2007-03-18 04:13:06 · 2 answers · asked by none w 1 in Science & Mathematics ➔ Mathematics
Let G be a group with three or more elements. Let e be the identity. G - { e } is obviously not a subgroup, so consider instead G - { a } for some a != e. G has at least three elements so there is also a b with b != e and b != a.
Let x be the element of G such that bx = a, i.e., x = b^-1 a. If x is in G - { a }, then we have b in G - { a } and x in G - { a ] and their product bx = a not in G - { a }, so G - { a } is not closed under the group operation and so is not a subgroup of G. So x cannot be in G - { a }, which means x = a. But then bx = ba = a implies b = e, contradicting the assumption that b != e.

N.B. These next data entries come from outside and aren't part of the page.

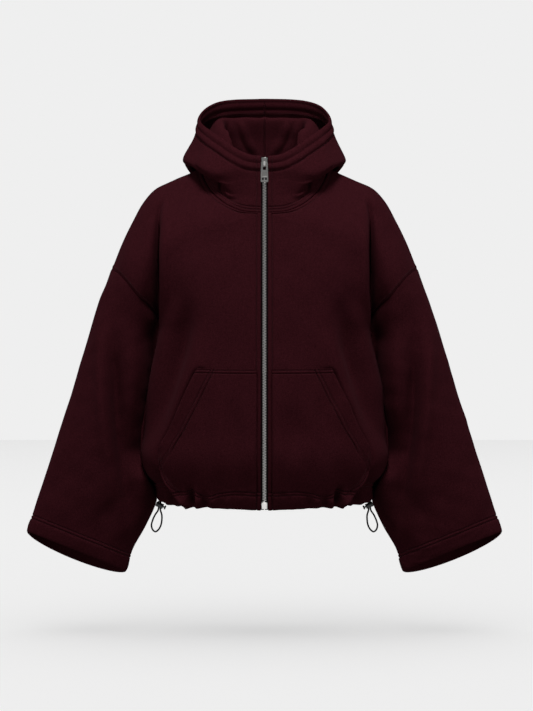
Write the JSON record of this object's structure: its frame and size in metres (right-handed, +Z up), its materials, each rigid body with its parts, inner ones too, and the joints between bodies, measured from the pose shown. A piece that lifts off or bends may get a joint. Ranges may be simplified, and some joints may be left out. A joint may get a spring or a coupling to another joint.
{
  "type": "zip-up hoodie",
  "caption": "Hollow worn form of a short, wide zip-up hoodie with dropped shoulders, slanted pockets, a hood that lies back and a drawcord hem.",
  "frame": {"origin": "middle of the base of the neck, where the garment is carried when it is worn", "axes": "+Z up along the wearer's neck, -Y the way the zip faces, +X towards the wearer's left sleeve"},
  "size_m": [0.8988, 0.3426, 0.9118],
  "materials": {
    "fleece": "brushed cotton fleece, deep burgundy",
    "hood_fleece": "brushed cotton fleece, deep burgundy",
    "zip_tape": "woven tape",
    "zip_metal": "polished",
    "cord_lock_plastic": "satin",
    "cord": "braided"
  },
  "bodies": {
    "garment": {"front_left": "fleece", "front_right": "fleece", "back": "fleece", "sleeve_left": "fleece", "sleeve_right": "fleece", "hood_left": "hood_fleece", "hood_right": "hood_fleece", "pocket_left": "fleece", "pocket_right": "fleece", "zip_tape_left": "zip_tape", "zip_tape_right": "zip_tape", "zip_chain": "zip_metal", "zip_slider": "zip_metal", "zip_box": "zip_metal", "cord_lock_left": "cord_lock_plastic", "cord_lock_right": "cord_lock_plastic", "hem_cord_left": "cord", "hem_cord_right": "cord"},
    "pull": {"zip_pull": "zip_metal"},
    "button_left": {"cord_button_left": "cord_lock_plastic"},
    "button_right": {"cord_button_right": "cord_lock_plastic"}
  },
  "joints": [
    {"name": "pull_hinge", "type": "hinge", "parent": "garment", "child": "pull", "pos_m": [0, -0.09818, -0.0152], "axis": [-1, 0, 0], "range_deg": [0, 170]},
    {"name": "button_left_press", "type": "slide", "parent": "garment", "child": "button_left", "axis": [-0.9135, 0, 0.4067], "range_m": [0, 0.002], "stiffness_N_per_m": 400, "springref_m": -0.003},
    {"name": "button_right_press", "type": "slide", "parent": "garment", "child": "button_right", "axis": [0.9135, 0, 0.4067], "range_m": [0, 0.002], "stiffness_N_per_m": 400, "springref_m": -0.003}
  ]
}
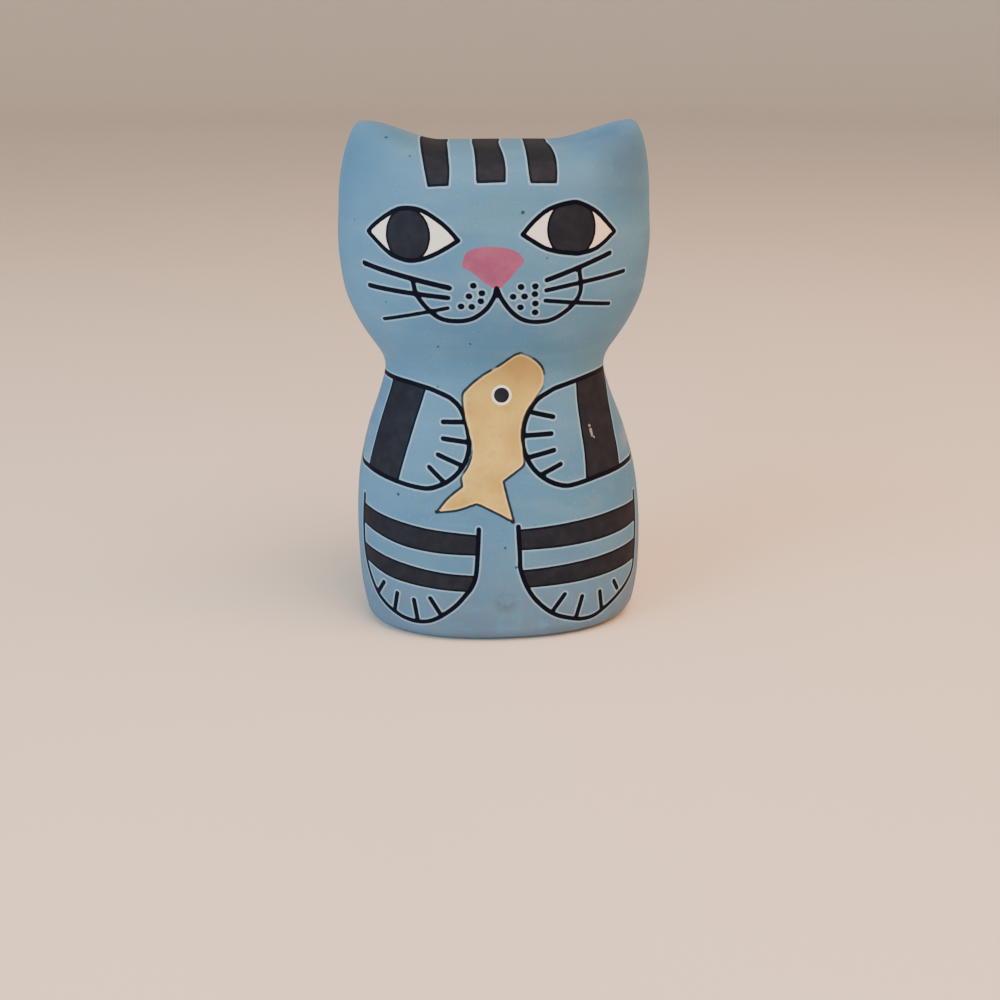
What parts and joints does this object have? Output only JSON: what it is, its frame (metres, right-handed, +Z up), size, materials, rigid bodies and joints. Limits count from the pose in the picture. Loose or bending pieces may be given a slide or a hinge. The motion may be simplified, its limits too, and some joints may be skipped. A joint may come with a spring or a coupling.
{
  "type": "ceramic coin bank",
  "caption": "Hollow ceramic coin bank shaped as a sitting cat, with a slot in the back of the head and a stopper in the base.",
  "frame": {"origin": "on the table, at the centre of the figure's bounding box", "axes": "+Z up towards the ear tips, the painted face looks along -Y, +X to the viewer's right"},
  "size_m": [0.091, 0.064, 0.15],
  "materials": {
    "painted_ceramic": "matte",
    "stopper_plastic": "matte"
  },
  "bodies": {
    "root": {"ceramic_body": "painted_ceramic", "base_stopper": "stopper_plastic"}
  },
  "joints": []
}
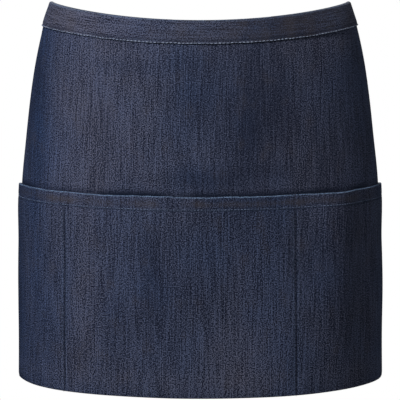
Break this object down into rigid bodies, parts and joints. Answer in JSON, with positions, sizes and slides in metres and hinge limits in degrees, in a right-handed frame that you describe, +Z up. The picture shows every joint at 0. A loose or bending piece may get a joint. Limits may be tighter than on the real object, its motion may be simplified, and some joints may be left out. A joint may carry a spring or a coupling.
{
  "type": "waist apron",
  "caption": "Short denim waist apron with a folded waistband, a full-width pocket panel divided into pockets, and ties knotted in a bow behind, in its worn form.",
  "frame": {"origin": "middle of the waist, level with the middle of the waistband at the front", "axes": "+Z up, the front faces -Y, +X to the right of a front view"},
  "size_m": [0.3283, 0.2673, 0.3508],
  "materials": {
    "denim": "dark indigo denim, upright twill streaks, worn a little lighter along folded edges",
    "denim_band": "dark indigo denim cut along the grain, so its streaks run round the waist",
    "stitch_light": "grey-blue sewing thread, matt",
    "stitch_dark": "navy sewing thread, matt"
  },
  "bodies": {
    "root": {"body_panel": "denim", "pocket_panel": "denim", "waistband": "denim_band", "tie_left": "denim_band", "tie_right": "denim_band", "bow_knot": "denim_band", "bow_loop_left": "denim_band", "bow_loop_right": "denim_band", "bow_tail_left": "denim_band", "bow_tail_right": "denim_band"}
  },
  "joints": []
}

Go G - { any one element } either lacks the identity element or is not closed under the group operation if |G| > =3, and so no group G or order |G| >= 3 can have a subgroup omitting just one element.
The proof works for infinite G, too.
Dan
2007-03-18 04:27:39 · answer #1 · answered by ymail493 5 · 0⤊ 0⤋
Lagrange's Theorem says the order of a subgroup must divide the order of the group. If n>2, then n-1 does not divide n.
2007-03-18 13:09:13 · answer #2 · answered by Steven S 3 · 0⤊ 0⤋